Updated: Dec 1, 2023



E ngā tini aitua kua whetūrangihia, haere, haere, whakangaro atu rā.

Ki a tātou ngā mōrehutanga o rātou, mauri ora ki a tātou katoa.


It's been a little while, and I apologise for my absence. I've been journeying through a season of loss and mourning over the last 2 months, and it's overshadowed all of my prior intentions and plans. But that’s what happens eh.


Unlike many of my friends, I haven't experienced the loss of a very close loved one until now, with my grandma's passing. I do realise this puts me in an incredibly privileged category of people, having known my grandparents into my 30’s and now 40’s.


So grief hit me hard. And to be honest it felt like a new experience. Like discovering a horrible new world that I wished I’d never visited. And that once visited, became all too easy to go back to and hang out in.


When I was learning te reo Māori I went to live with my grandma for a year, as Grandad had just moved into a dementia home. I thought I was doing her a favour, but actually, I was the lucky one.


During that year she became a second mum to me. She whāngai’d (fed/adopted) me literally and metaphorically and wrapped me up in her joy and love.


She taught me numerous lessons, and introduced me to yoga! She taught me to wash and dry every plastic bag, how to breathe deep to control my anxiety, and how important rest was to manage my hectic life.


She listened to all of my relationship dramas without judgement. She taught me what she knew of our whakapapa. And encouraged me to treat each day like it was the best day of my life. She was a very wise woman.


As an adult, I perhaps had more capacity to hear this wisdom from Grandma, even though I know Mum had been saying this stuff my whole life.


We got close, really close. And in my naivety, I never really thought about her not being there one day.


Over the last few years I’ve been able to give back some of the love she showed me. I’ve given her her first massages, and I’ve been able to listen to her struggles when she lost some of her eternal optimism. Our roles reversed somewhat.


It’s hard. I get it now. To all of you who have lost loved ones recently or further back, I feel your pain.


“Grief is the price we pay for love.” Queen Elizabeth II

One needs to have really opened one’s heart in order to experience such a deep loss. I think I spent the first 25 years of my life cautiously guarding my heart, and the next 15 re-learning how to let people in and love again.


All of those cliches are true.


“Grief is like the ocean. It comes in waves, ebbing and flowing.” Vicky Harrison

It’s funny the things that set you off. A song, a smell, a place, a photo. Even just a special moment with whānau and they are not there.


My partner shared this gem with me the other day, that his uncle shared with him:

“Grief is like a blanket. It can comfort you, but you have to be careful you don’t use it to hide away from the world”
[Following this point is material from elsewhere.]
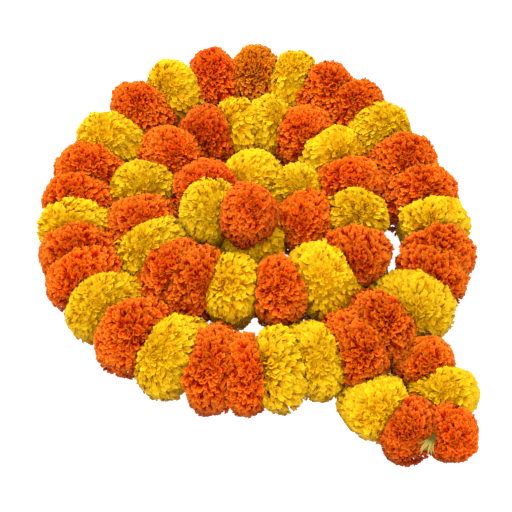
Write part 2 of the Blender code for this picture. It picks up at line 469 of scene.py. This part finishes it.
class FloretTree(PieceTree):
    """Covers a head's solid with ruffled florets round a dense core."""

    NAME = "Marigold florets"
    ROWS = 3
    COLUMNS = 5
    RAY = 0.1

    # Heights on the line from the head's back at -1 to its face at 1: where the florets change
    # from those of the face to those round the middle, and from those to the back's.
    FACE_TO_MIDDLE = (1.0, 0.6)
    MIDDLE_TO_BACK = (0.4, -0.1)
    SPUN_TO_STEADY = (1.0, 0.2)
    WHOLE_TO_SMALL = (0.5, -0.1)
    # Heights above level, from 1 to -1: where the head is filled out, and where painted shade darkens
    # it.
    FILLED_FROM_TO = (0.5, -0.2)
    FOOT_SHADE_FROM_TO = (0.35, -0.75)
    # How far down, from 0 at level to 1, the florets grow alike.
    CALM_FROM_TO = (-0.1, 0.6)
    # How far florets differ from each other, as angles in radians, shares and metres.
    PLACE_WANDER = 0.25
    LEAN_WANDER = 0.16
    FACE_SPIN = 2.2
    SIZES = (0.82, 1.16)
    BACK_SIZE = 0.85
    PROUD_WANDER = 0.0009
    FACE_CURLS = (0.8, 1.6)
    ROUND_CURLS = (1.1, 1.7)
    # How much less they differ, and how much smaller they are, where the head looks down.
    CALMER_SPIN = 0.6
    CALMER_SIZE = 0.2
    CALMER_PROUD = 0.75
    # How much further they stand off where the solid turns away, as at its shoulders, and where
    # that starts and ends: 0 is square to them and 1 is edge on.
    SHOULDER_PROUD = 0.0022
    SHOULDER_FROM_TO = (0.1, 0.5)
    # How much lower they go on the side that faces the gap beside the head's turn.
    LOWER_BESIDE = 0.27
    # A floret's outline: its width at the base, and how that grows towards the rim and eases.
    BASE_WIDTH = 0.45
    WIDENING = 0.75
    WIDTH_EASE = 0.2
    # The rim's waves across the floret, how round its corners are and how deep its notches.
    WAVES = 5.6
    ROUND_CORNERS = 0.7
    NOTCHES = 0.17

    INPUTS = {
        "Florets": ("NodeSocketInt", 500),
        "Seed": ("NodeSocketInt", 0),
        "Middle": ("NodeSocketVector", (0, 0, 0)),
        "Face": ("NodeSocketVector", UP),
        "Length": ("NodeSocketFloat", 0.012),
        "Width": ("NodeSocketFloat", 0.006),
        "Ruffle": ("NodeSocketFloat", 0.3),
        "Curl": ("NodeSocketFloat", 1.0),
        "Spin": ("NodeSocketFloat", 0.5),
        "Bend": ("NodeSocketFloat", 0.3),
        "Proud": ("NodeSocketFloat", 0.001),
        "Fill": ("NodeSocketFloat", 0.0),
        "Fill side": ("NodeSocketVector", (0, 0, 0)),
        "Core": ("NodeSocketFloat", 0.6),
        "Lowest": ("NodeSocketFloat", 0.8),
        "Shortest": ("NodeSocketFloat", 0.02),
        "Crowding": ("NodeSocketFloat", 1.2),
        "Lean at face": ("NodeSocketFloat", 0.2),
        "Lean between": ("NodeSocketFloat", 0.5),
        "Lean at back": ("NodeSocketFloat", 0.2),
        "Shade": ("NodeSocketFloat", 1.0),
        "Finish": ("NodeSocketMaterial", None),
    }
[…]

It so resonated with me, and I saw my old depressive tendency to hang out in that melancholic space for a bit too long. The sadness somehow is comfortable and familiar. But can become oppressive when too long is spent there.


So I’m still grieving, and modifying my life to allow time and space for this important process. Healing takes time, another true cliche. But I’m also aware that connecting with others is the way through it.


I’ll be comforted by my blanket of aroha and loss, but not use it to isolate myself from those that I love.


My thoughts go out to all of our community suffering the loss of loved ones at this time. May our shared experiences of loss bond us more closely together in love and compassion.


E rere ana ngā mihi aroha ki a koutou e noho pā pouri ana, e noho ana ki raro i te kapua pōuriuri, mā te aroha tātou e paihere ai, ā, mā te wāhi ngaro koutou e manaaki, e tiaki i ngā wā katoa.